Hermann Hesse’nin Demian adlı romanı, insanın içsel dönüşümünü, kendini keşfedişini ve bireyleşme sürecini derinlemesine ele alan bir başyapıt. Kitapta, Emil Sinclair’in çocukluktan yetişkinliğe uzanan ruhsal yolculuğuna tanıklık ediyoruz. Ancak bu, sadece fiziksel bir büyüme hikâyesi değildir; aynı zamanda insanın içindeki ışık ve gölge arasındaki mücadelesinin bir yansımasıdır.
Sinclair’in hikâyesi, çocukluğunda kendini “iyi ve temiz” olarak gördüğü bir dünyanın içinde huzurla var olduğunu düşündüğü anlarla başlar. Fakat zamanla, hayatın sadece aydınlıktan ibaret olmadığını, gölgelerin de var olduğunu keşfeder. Bu keşfi, hayatına giren esrarengiz figür, Demian, hızlandırır. Demian, Sinclair’e öğretilmiş dogmalardan sıyrılmayı, kendini olduğu gibi tanımayı ve içindeki gerçek sesi duymayı öğretir. O, toplumun koyduğu katı sınırları reddeden, bireyin kendi kaderini çizebileceğini savunan bir karakterdir. Sinclair’e göre Demian, sadece bir insan değil, aynı zamanda içsel bir çağrı, bilinçaltında yankılanan bir sestir.
Hesse, anlatımı boyunca sık sık Jungcu psikolojiye göndermeler yapar. Özellikle “Abraxas” kavramı, romanın felsefi temel taşlarından biridir. Abraxas, iyi ve kötünün, aydınlık ve karanlığın birbirinden ayrı olmadığını, aslında aynı bütünün parçaları olduğunu simgeler. Bu kavram, Sinclair’in dünyayı siyah ve beyaz olarak görmeyi bırakıp, içindeki çelişkileri kabul etmesini sağlar. Gerçek özgürlük, insanın içindeki tüm unsurları tanıması ve kabullenmesiyle mümkündür.
Hesse, Sinclair’in iç çatışmalarını, ruhunun en derin dehlizlerindeki yankılarını okura büyüleyici bir şiirsellikle hissettirir. Karakterlerin diyalogları, bazen felsefi bir sohbet, bazen de ruhun bilinçsizce kendini ifade etme çabası gibidir.
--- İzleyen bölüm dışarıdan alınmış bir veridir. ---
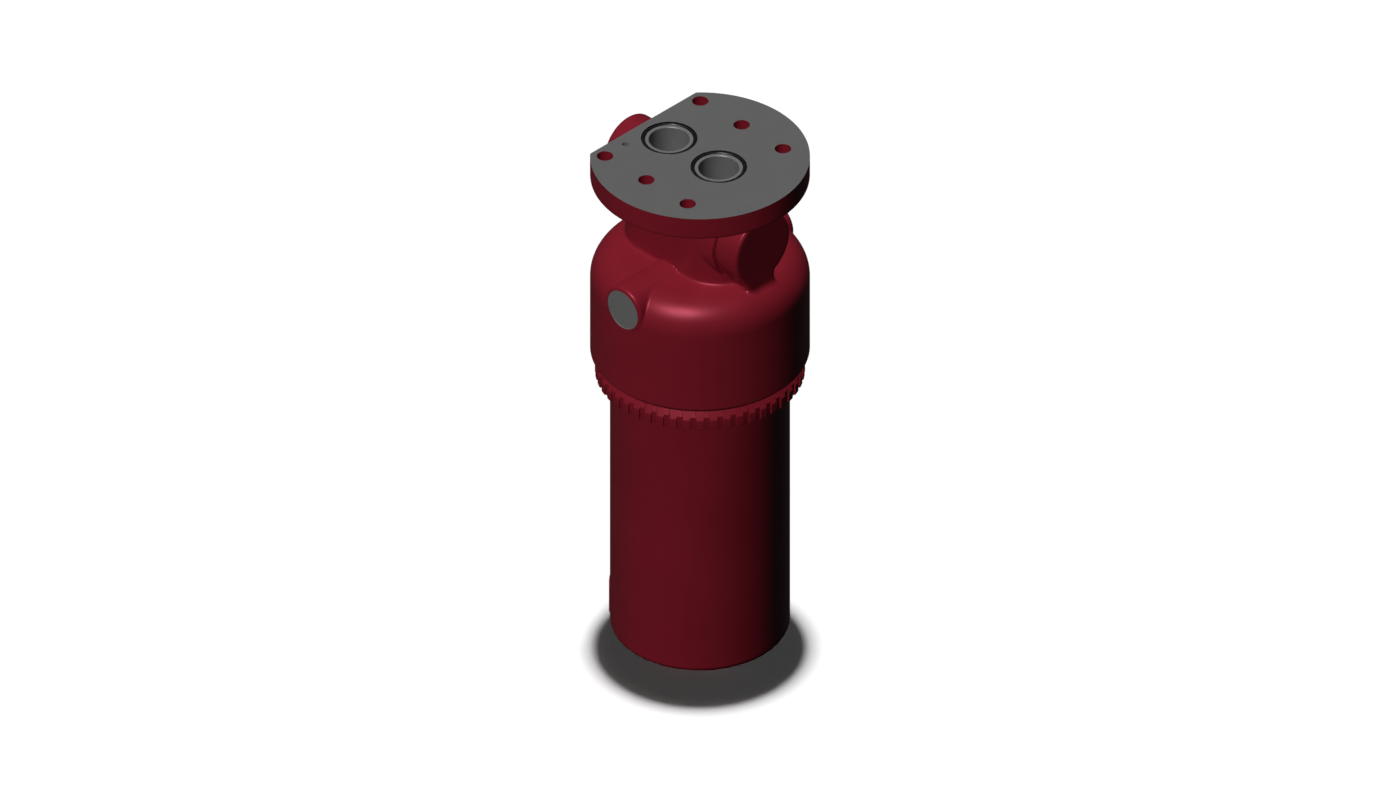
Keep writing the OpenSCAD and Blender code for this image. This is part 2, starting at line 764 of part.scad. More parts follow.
// The valve cone rests in the seat. Its stem crosses the outlet and carries the spring plate.
module bypass_poppet() {
    cone_r = seat_bore_d / 2 - face_gap;
    color("silver") on_valve_axis() {
        translate([0, 0, seat_out - seat_slope])
            cylinder(r1 = cone_r, r2 = cone_r + seat_slope, h = seat_slope);
        translate([0, 0, seat_out]) cylinder(r = cone_r + seat_slope, h = poppet_rim_t);
        translate([0, 0, seat_out]) cylinder(d = stem_d, h = stem_end - seat_out);
        translate([0, 0, plate_out]) cylinder(r = valve_bore_d / 2 - 1, h = plate_t);
    }
}

// Wire centre line and section of the valve's spring.
spring_from = plate_out + plate_t + wire_d / 2 + seal_gap;
spring_to = pocket_floor - wire_d / 2 - seal_gap;
ring_steps = 20;
wire_sides = 8;

function wire_point(t, a) = let (
    turn = 360 * spring_turns * t,
    r = spring_r + wire_d / 2 * cos(a)
) [r * cos(turn), r * sin(turn), spring_from + (spring_to - spring_from) * t + wire_d / 2 * sin(a)];

module bypass_spring() {
    steps = ceil(spring_turns * ring_steps);
    points = [for (i = [0 : steps], j = [0 : wire_sides - 1])
        wire_point(i / steps, 360 * j / wire_sides)];
    sides = [for (i = [0 : steps - 1], j = [0 : wire_sides - 1]) let (k = (j + 1) % wire_sides)
        [i * wire_sides + j, i * wire_sides + k, (i + 1) * wire_sides + k, (i + 1) * wire_sides + j]];
    first = [for (j = [wire_sides - 1 : -1 : 0]) j];
    last = [for (j = [0 : wire_sides - 1]) steps * wire_sides + j];
    color("darkgray") on_valve_axis() polyhedron(points, concat(sides, [first, last]), convexity = 10);
}

module bypass_plug() {
    stem_bore_r = stem_d / 2 + run_gap;
    color("gainsboro") on_valve_axis() difference() {
        union() {
            difference() {
                translate([0, 0, boss_end + washer_t])
                    socket_plug(plug_d / 2, plug_len + washer_t, plug_collar_d / 2,
                        plug_collar_t, plug_socket_af);
                translate([0, 0, plug_in - eps])
                    cylinder(r = valve_bore_d / 2 - face_gap, h = plug_pocket + eps);
            }
            translate([0, 0, pocket_floor - guide_len])
                cylinder(r = stem_bore_r + guide_wall, h = guide_len + eps);
        }
        translate([0, 0, pocket_floor - guide_len - eps])
            cylinder(r = stem_bore_r, h = guide_len + guide_depth + eps);
    }
}

module bypass_plug_seal() {
    color("gold") on_valve_axis() translate([0, 0, boss_end])
        tube(plug_d / 2 + fit_gap, plug_collar_d / 2, washer_t);
}

filter_head();
inlet_port_o_ring();
outlet_port_o_ring();
filter_bowl();
type_plate();
bowl_o_ring();
bowl_backup_ring();
drain_plug();
drain_plug_seal();
element_top_cap();
element_bottom_cap();
element_core_tube();
element_pleats();
element_outer_wrap();
element_o_ring();
bypass_seat();
bypass_poppet();
bypass_spring();
bypass_plug();
bypass_plug_seal();
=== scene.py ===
from math import cos, hypot, pi, radians, sin, tan

import bpy
import numpy as np
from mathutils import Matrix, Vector


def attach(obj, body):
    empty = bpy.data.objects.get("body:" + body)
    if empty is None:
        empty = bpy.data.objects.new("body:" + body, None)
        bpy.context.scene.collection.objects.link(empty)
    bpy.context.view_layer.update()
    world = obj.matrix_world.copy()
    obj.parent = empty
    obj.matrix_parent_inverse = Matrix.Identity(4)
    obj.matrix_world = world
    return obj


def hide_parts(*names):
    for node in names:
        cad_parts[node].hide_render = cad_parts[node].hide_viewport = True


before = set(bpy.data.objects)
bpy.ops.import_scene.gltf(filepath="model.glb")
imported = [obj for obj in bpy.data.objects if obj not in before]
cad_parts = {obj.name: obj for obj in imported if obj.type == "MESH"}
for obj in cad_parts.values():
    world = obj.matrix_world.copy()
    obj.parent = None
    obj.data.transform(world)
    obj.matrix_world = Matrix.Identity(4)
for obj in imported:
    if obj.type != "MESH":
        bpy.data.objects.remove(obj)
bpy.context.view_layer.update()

mm = 0.001
bodyAxis = 6.2  # the bowl hangs this far beside the bolt pattern's centre, in mm


def startClean():
    if bpy.context.object and bpy.context.object.mode != "OBJECT":
        bpy.ops.object.mode_set(mode="OBJECT")
    bpy.ops.object.select_all(action="DESELECT")


def pick(*pieces):
    startClean()
    for piece in pieces:
        piece.select_set(True)
    bpy.context.view_layer.objects.active = pieces[0]


def settle(name):
    piece = bpy.context.object
    piece.name = name
    piece.data.name = name
    bpy.ops.object.transform_apply(location=True, rotation=True, scale=True)
    return piece


def rod(name, radius, start, end, sides=96, endRadius=None):
    # round bar or cone from start to end
    startClean()
    start, end = Vector(start), Vector(end)
    run = end - start
    turn = run.to_track_quat("Z", "Y").to_euler()
    place = (start + end) / 2 * mm
    if endRadius is None:
        bpy.ops.mesh.primitive_cylinder_add(vertices=sides, radius=radius * mm, depth=run.length * mm,
                                            location=place, rotation=turn)
    else:
        bpy.ops.mesh.primitive_cone_add(vertices=sides, radius1=radius * mm, radius2=endRadius * mm,
                                        depth=run.length * mm, location=place, rotation=turn)
    return settle(name)


def block(name, low, high):
    startClean()
    low, high = Vector(low), Vector(high)
    bpy.ops.mesh.primitive_cube_add(size=1, location=(low + high) / 2 * mm, scale=(high - low) * mm)
    return settle(name)


def ball(name, radius, centre):
    startClean()
    bpy.ops.mesh.primitive_uv_sphere_add(segments=64, ring_count=32, radius=radius * mm,
                                         location=Vector(centre) * mm)
    return settle(name)


def merged(pieces, name):
    pick(*pieces)
    bpy.ops.object.join()
    return settle(name)


def combine(piece, tool, operation="DIFFERENCE"):
    # cuts the tool out of the piece, or adds it, and puts the tool away
    pick(piece)
    step = piece.modifiers.new("combine", "BOOLEAN")
    step.operation = operation
    step.solver = "MANIFOLD"
    step.material_mode = "TRANSFER"
    step.object = tool
    bpy.ops.object.modifier_apply(modifier=step.name)
    bpy.data.objects.remove(tool)
    return piece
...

Özellikle Demian’ın Sinclair’e yönelttiği sorular, sadece bir karakterin diğerini eğitmesi değil, okurun da kendi iç dünyasına yönelmesini sağlayan sorgulamalardır. "Kendi yolunu bulmak isteyen, alışılmış yolları terk etmek zorundadır" der Demian ve bu cümle, romanın özeti gibidir.
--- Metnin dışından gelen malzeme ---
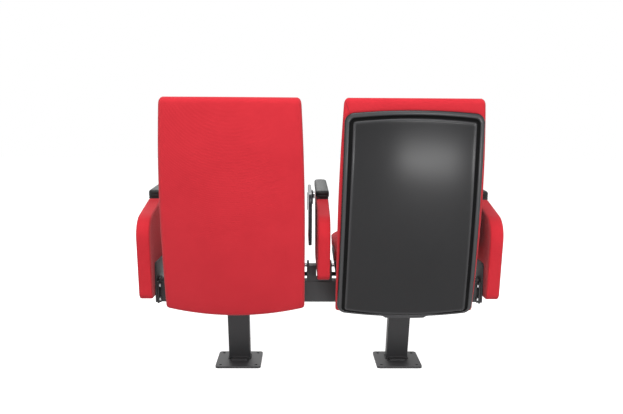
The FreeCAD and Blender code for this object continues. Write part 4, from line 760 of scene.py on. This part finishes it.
def seat_pad(centre):
    """Rings of the seat cushion, from the middle of its underside over its sides to the middle of its top. Each is
    a rounded rectangle in plan drawn in by its inset. The underside is the arc of 36 mm round the hinge and a
    slope of 0.102 ahead of it; a side ring lies at its share of the way up to the 427 mm edge, and a top ring at
    427 + 20 sin t mm with an inset of 64 (1 - cos t) mm, which runs on flat to the middle."""
    under = [(inset, 0.0) for inset in (0.19, 0.14, 0.10, 0.07, 0.05, 0.036, 0.028, 0.021, 0.015, 0.010)]
    sides = [(0.0125, 0.0), (0.0110, 0.05), (0.0085, 0.14), (0.006, 0.3), (0.004, 0.45), (0.002, 0.65),
             (0.0006, 0.85), (0.0, 1.0)]
    top = [(0.064 * (1 - math.cos(turn)), 1 + math.sin(turn)) for turn in np.radians([14, 28, 42, 56, 70, 82])]
    top += [(inset, 2.0) for inset in (0.075, 0.10, 0.13, 0.16, 0.19)]
    inset, height = (np.array(column)[:, None] for column in zip(*(under + sides + top)))
    across, along, arc_x, arc_y = (value[None] for value in loop_template(24, 18, 8))
    half = seat_half - seat_shy - inset
    rear, front = seat_rear + seat_shy + inset, seat_front - seat_shy - inset
    middle, reach = (rear + front) / 2, (front - rear) / 2
    corner = np.where(along > 0, seat_corner_rear, seat_corner_front)
    radius = np.minimum(np.maximum(corner - inset * 0.4, 0.012), 0.9 * reach)
    x = across * (half - radius) + arc_x * radius
    ahead = middle - along * (reach - radius) - arc_y * radius
    arc = np.sqrt(np.clip(hinge_arc ** 2 - (hinge_ahead - ahead) ** 2, 0, None))
    belly = np.where(ahead < hinge_ahead, hinge_height - arc,
                     belly_height + (ahead - hinge_ahead) * belly_slope) + seat_shy
    edge = seat_edge - seat_shy
    z = np.where(height <= 1, belly + height * (edge - belly), edge + seat_crown * (height - 1))
    rings = np.stack([x + centre, beam_rear - ahead, z], axis=-1)
    return np.concatenate([pinch(rings[0])[None], rings, pinch(rings[-1])[None]])


def off_the_pan(points):
    """0 on the underside, rising to 1 within 30 mm above it, and held back near the rear edge."""
    ahead = beam_rear - points[:, 1]
    belly = belly_height + seat_shy + np.clip(ahead - hinge_ahead, 0, None) * belly_slope
    return np.clip((points[:, 2] - belly) / 0.030, 0, 1) * np.clip((ahead - seat_rear) / 0.02, 0.15, 1)


def seat_seam(inset, height):
    """Rounded rectangle of the seat's plan drawn in by inset, level at height."""
    across, along, arc_x, arc_y = loop_template(24, 18, 8)
    radius = np.where(along > 0, seat_corner_rear, seat_corner_front)
    half, middle, reach = seat_half - inset, (seat_rear + seat_front) / 2, (seat_front - seat_rear) / 2 - inset
    ahead = middle - along * (reach - radius) - arc_y * radius
    return np.column_stack([seat_centre + across * (half - radius) + arc_x * radius, beam_rear - ahead,
                            np.full(len(across), height)])


seat_left = skin("seat_pad_left", seat_pad(seat_centre), cloth, "seat_left", ("seat_cushion_left",))
plump(seat_left, 0.010, off_the_pan)
second_seat(seat_left, "seat_pad_right", "seat_right", "seat_cushion_right")
top_seam = lay_on(seat_left, seat_seam(0.004, 0.433))
for side, shift in (("left", 0.0), ("right", -seat_pitch)):
    seam("seat_seam_" + side, top_seam + (shift, 0, 0), 0.0013, "seat_" + side)


# Armrest pads: integral-skin foam with a fine leather-like skin and a low sheen, on a screwed base, rounded at
# both ends and over its long edges. The skin is moulded in two halves, so a fine parting groove runs round it.
pad_under, pad_middle, pad_half_length, pad_half_width = 0.621, 0.298, 0.170, 0.025
armrest_skin = hard_finish("armrest_skin", (0.016, 0.017, 0.017), (0.04, 0.04, 0.042), 0.60,
                           grain_scale=650.0, grain_depth=0.00012, edge_width=0.003, gloss=0.22)
wear_finish(armrest_skin, "armrest")


def armrest_pad(name, centre):
    """Rings of a pad from the middle of its underside to the middle of its top: a rounded rectangle 50 by 340 mm,
    drawn in by 9 (1 - cos t) mm over the top edge, by 0.9 mm in the parting groove, and crowned by 1.6 mm. It
    rises forward at 2.4 degrees. Rings are pairs of inset and height over the underside."""
    under = [(0.022, 0.0), (0.014, 0.0), (0.006, 0.0), (0.002, 0.0)]
    wall = [(0.0005, 0.0006), (0.0, 0.002), (0.0, 0.0068), (0.0009, 0.0076), (0.0009, 0.0084), (0.0, 0.0092),
            (0.0, 0.0150)]
    over = [(0.009 * (1 - math.cos(turn)), 0.0150 + 0.009 * math.sin(turn))
            for turn in np.radians([15, 30, 45, 60, 75, 90])]
    flat = [(0.0115, 0.0244), (0.0145, 0.0251), (0.018, 0.0255), (0.0215, 0.0256)]
    inset, level = (np.array(column)[:, None] for column in zip(*(under + wall + over + flat)))
    across, along, arc_x, arc_y = (value[None] for value in loop_template(4, 40, 8))
    radius = np.clip(0.017 - inset * 0.6, 0.002, None)
    half, reach = pad_half_width - inset, pad_half_length - inset
    x = across * (half - radius) + arc_x * radius
    ahead = pad_middle - along * (reach - radius) - arc_y * radius
    z = pad_under + (ahead - ahead_rear_top) * armrest_rise + level
    rings = np.stack([x + centre, beam_rear - ahead, z + 0 * x], axis=-1)
    ends = rings[[0, -1]].copy()
    ends[:, :, 0] = centre
    pad = skin("armrest_pad_" + name, np.concatenate([ends[:1], rings, ends[1:]]), armrest_skin, "stand",
               ("armrest_" + name,))


armrest_pad("left", 0.622)
armrest_pad("right", -0.622)
armrest_pad("middle", -0.013)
Kitap boyunca Sinclair’in dünyaya bakışı değişir, kendine yabancılaşır, sorgular ve sonunda, birey olmanın yalnızlığını ama aynı zamanda özgürlüğünü kabul eder. Demian, gençliğin içsel sancılarını, insanın kendini keşfetme sürecindeki kararsızlığını, toplumun beklentilerine karşı duyduğu başkaldırıyı güçlü bir şekilde yansıtan bir eser.